Q4FY26 results: profit aided by lower provisions
For the quarter ended March 31, 2026 (Q4FY26), Kotak Mahindra Bank reported a standalone net profit of ₹4,027 crore. This was up 13% year-on-year from ₹3,552 crore in the same quarter last year. The improvement was supported by steady loan growth and a sharp decline in provisions, alongside better asset quality. The bank’s board recommended a dividend of ₹0.65 per equity share for FY26.
For the full year FY26, standalone net profit was ₹14,008 crore, up 2% from the previous year, excluding gain on the ZKGI divestment. The company also reported consolidated profitability trends that were stronger in Q4, reflecting contributions across group entities.

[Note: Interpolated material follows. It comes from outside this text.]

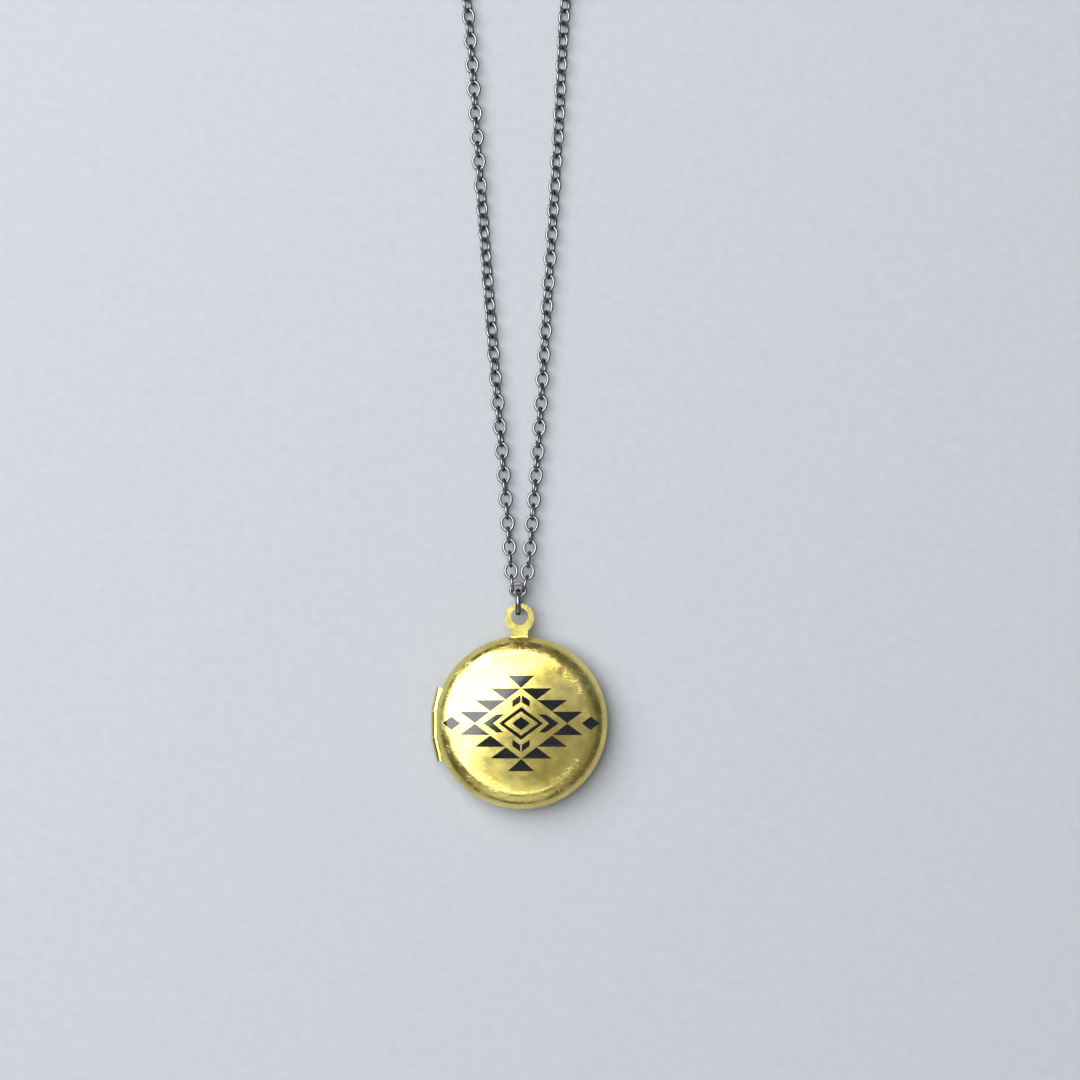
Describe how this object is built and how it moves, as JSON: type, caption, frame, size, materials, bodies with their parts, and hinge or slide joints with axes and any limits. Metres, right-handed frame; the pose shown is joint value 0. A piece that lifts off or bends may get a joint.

Consolidated profitability trends
On a consolidated basis, profit after tax (PAT) for Q4FY26 stood at ₹5,423 crore, up 10% year-on-year from ₹4,933 crore. The same quarter PAT was also up 10% sequentially from ₹4,924 crore in Q3FY26. For FY26, consolidated PAT stood at ₹19,288 crore.
The profit trajectory highlighted by the bank was closely tied to provisions and contingencies coming in significantly lower than both the previous quarter and the same period last year. While provisions were not quantified in the provided data, the direction of travel was clearly pointed out as a key driver of profitability.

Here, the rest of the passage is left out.